[3D code data]
--
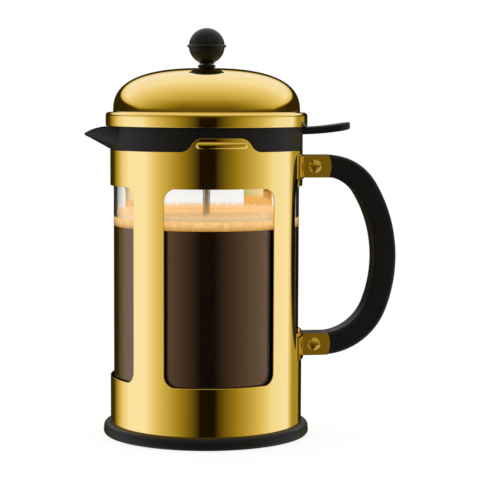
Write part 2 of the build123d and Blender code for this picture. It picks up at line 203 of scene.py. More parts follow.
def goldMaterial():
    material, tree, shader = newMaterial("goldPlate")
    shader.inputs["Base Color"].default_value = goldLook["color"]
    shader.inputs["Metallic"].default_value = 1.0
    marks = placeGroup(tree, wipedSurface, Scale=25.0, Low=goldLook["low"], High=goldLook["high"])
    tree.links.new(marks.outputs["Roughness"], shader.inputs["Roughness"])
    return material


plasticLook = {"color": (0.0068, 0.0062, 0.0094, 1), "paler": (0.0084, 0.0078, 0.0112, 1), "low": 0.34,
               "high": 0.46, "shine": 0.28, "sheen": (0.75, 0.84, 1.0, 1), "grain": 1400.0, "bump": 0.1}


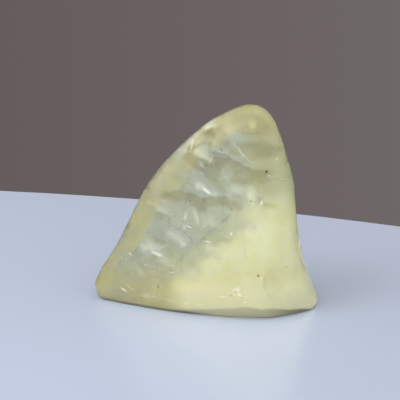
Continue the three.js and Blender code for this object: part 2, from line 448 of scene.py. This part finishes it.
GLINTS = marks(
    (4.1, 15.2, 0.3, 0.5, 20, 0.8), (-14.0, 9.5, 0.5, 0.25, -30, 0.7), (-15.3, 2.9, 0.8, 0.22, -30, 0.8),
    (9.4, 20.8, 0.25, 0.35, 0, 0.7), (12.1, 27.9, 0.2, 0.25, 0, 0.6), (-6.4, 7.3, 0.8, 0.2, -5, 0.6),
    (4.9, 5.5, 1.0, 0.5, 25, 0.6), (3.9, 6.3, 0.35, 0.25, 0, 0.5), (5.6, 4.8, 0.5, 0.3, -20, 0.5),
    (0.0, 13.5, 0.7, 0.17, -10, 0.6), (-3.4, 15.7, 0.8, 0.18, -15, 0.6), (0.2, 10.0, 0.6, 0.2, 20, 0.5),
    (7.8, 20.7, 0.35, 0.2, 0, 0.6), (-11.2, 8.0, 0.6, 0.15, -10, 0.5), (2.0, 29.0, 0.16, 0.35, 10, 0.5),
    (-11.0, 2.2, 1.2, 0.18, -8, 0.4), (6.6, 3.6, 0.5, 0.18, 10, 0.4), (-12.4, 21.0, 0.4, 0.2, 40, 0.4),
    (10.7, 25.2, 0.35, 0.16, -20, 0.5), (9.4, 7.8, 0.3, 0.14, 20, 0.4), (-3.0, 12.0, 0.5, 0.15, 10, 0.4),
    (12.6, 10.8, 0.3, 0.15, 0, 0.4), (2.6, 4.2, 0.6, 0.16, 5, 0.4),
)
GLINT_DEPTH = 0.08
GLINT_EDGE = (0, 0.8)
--
Give again, word for word, every line from the one holding "Continue the three.js" to the end of the data.

*SOLUTION TO THIS TASK:*
Continue the three.js and Blender code for this object: part 2, from line 448 of scene.py. This part finishes it.
GLINTS = marks(
    (4.1, 15.2, 0.3, 0.5, 20, 0.8), (-14.0, 9.5, 0.5, 0.25, -30, 0.7), (-15.3, 2.9, 0.8, 0.22, -30, 0.8),
    (9.4, 20.8, 0.25, 0.35, 0, 0.7), (12.1, 27.9, 0.2, 0.25, 0, 0.6), (-6.4, 7.3, 0.8, 0.2, -5, 0.6),
    (4.9, 5.5, 1.0, 0.5, 25, 0.6), (3.9, 6.3, 0.35, 0.25, 0, 0.5), (5.6, 4.8, 0.5, 0.3, -20, 0.5),
    (0.0, 13.5, 0.7, 0.17, -10, 0.6), (-3.4, 15.7, 0.8, 0.18, -15, 0.6), (0.2, 10.0, 0.6, 0.2, 20, 0.5),
    (7.8, 20.7, 0.35, 0.2, 0, 0.6), (-11.2, 8.0, 0.6, 0.15, -10, 0.5), (2.0, 29.0, 0.16, 0.35, 10, 0.5),
    (-11.0, 2.2, 1.2, 0.18, -8, 0.4), (6.6, 3.6, 0.5, 0.18, 10, 0.4), (-12.4, 21.0, 0.4, 0.2, 40, 0.4),
    (10.7, 25.2, 0.35, 0.16, -20, 0.5), (9.4, 7.8, 0.3, 0.14, 20, 0.4), (-3.0, 12.0, 0.5, 0.15, 10, 0.4),
    (12.6, 10.8, 0.3, 0.15, 0, 0.4), (2.6, 4.2, 0.6, 0.16, 5, 0.4),
)
GLINT_DEPTH = 0.08
GLINT_EDGE = (0, 0.8)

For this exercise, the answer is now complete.